Getting stuck in the wrong policy
With some of the annual leases where I’m located, there will typically be some sort of lock in between November 1st and March 31st that does not allow a tenant to leave on a 60 day notice. If you are there November 1st, then you are responsible for that lease all the way until March 31st. There are just certains times during the year where people do not move. If you find yourself being stuck in the wrong policy, chances are you are never going to find a tenant.
Sometimes there is very little communication between the agent and client. Sometimes clients make the assumption that they are covered and the agent is just assuming that the property hasn’t changed. The agent is not aware of the flipping process.

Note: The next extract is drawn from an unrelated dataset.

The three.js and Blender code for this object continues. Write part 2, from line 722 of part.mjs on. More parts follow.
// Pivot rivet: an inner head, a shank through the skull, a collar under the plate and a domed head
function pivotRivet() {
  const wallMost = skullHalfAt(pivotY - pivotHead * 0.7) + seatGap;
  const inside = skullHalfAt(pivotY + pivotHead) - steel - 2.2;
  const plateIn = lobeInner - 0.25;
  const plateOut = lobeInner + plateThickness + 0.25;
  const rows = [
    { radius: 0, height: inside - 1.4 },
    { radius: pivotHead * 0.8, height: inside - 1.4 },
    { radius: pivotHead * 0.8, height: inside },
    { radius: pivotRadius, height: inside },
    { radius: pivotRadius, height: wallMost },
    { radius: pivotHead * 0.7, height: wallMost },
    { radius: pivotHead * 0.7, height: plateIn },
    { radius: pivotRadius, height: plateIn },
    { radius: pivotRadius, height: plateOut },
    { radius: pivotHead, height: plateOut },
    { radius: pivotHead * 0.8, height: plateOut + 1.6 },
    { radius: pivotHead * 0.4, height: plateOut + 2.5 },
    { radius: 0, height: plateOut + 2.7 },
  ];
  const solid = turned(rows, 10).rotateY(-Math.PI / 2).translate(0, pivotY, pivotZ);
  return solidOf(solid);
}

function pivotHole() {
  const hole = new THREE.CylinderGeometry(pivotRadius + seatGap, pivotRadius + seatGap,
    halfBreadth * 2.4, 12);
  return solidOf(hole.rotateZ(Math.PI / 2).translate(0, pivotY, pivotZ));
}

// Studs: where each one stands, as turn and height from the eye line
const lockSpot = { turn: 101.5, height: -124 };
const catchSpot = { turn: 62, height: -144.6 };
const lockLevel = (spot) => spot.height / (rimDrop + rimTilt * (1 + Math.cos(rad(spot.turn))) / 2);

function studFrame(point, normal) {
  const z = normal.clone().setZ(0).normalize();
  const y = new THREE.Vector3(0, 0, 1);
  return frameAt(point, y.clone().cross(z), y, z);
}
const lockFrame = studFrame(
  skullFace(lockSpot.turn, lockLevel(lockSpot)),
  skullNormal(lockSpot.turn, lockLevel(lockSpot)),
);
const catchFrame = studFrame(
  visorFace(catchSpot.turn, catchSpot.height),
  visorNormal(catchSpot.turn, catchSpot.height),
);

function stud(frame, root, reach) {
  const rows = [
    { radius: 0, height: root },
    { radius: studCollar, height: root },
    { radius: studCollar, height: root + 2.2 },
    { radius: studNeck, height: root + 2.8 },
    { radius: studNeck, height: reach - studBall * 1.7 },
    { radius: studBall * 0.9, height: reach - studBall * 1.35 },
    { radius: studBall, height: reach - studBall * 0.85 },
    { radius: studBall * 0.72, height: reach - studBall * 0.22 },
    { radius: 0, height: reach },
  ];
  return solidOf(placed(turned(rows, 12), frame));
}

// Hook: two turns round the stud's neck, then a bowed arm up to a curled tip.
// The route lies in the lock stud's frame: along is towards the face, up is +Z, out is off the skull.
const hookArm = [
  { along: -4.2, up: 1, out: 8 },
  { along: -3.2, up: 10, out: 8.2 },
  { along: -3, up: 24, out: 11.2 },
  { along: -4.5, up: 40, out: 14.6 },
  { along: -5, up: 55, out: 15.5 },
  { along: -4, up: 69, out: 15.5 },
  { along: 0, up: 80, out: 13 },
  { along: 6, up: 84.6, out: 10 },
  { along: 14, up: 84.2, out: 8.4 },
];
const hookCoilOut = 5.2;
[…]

People are becoming more aware of flipping but five years ago when I was doing this, people were not aware of the exposure. They thought if a building was vacant, then it stayed vacant until it was sold. Or if you had a builder’s risk policy in place, you were doing enough work where it was gonna take you nine months to a year to finish. There is no way you could do it in 30 days.
You pretty much have two people who are unaware of what is going on on both ends of it. They are making a lot of assumptions about how the other one knows what’s going on. There’s a great chance that the claim is not going to be covered. This is the risk you run. It’s same as aligning with the wrong lawyer or the wrong accountant. Sometimes you don’t know what to ask for.
However, if you go to the right person, they will already know what problems you will run into. They’ll also know what solutions there are before you even know what to ask for. That is vitally important because if you go to the wrong up front, then there are going to be some problems.
Final Word of Advice
First, make sure to research some of the flipping programs that are out there. Second, make sure you are working with an investor-friendly agent. Agents who are familiar with house flipping will not only have the best policies, but will be the easiest to work with.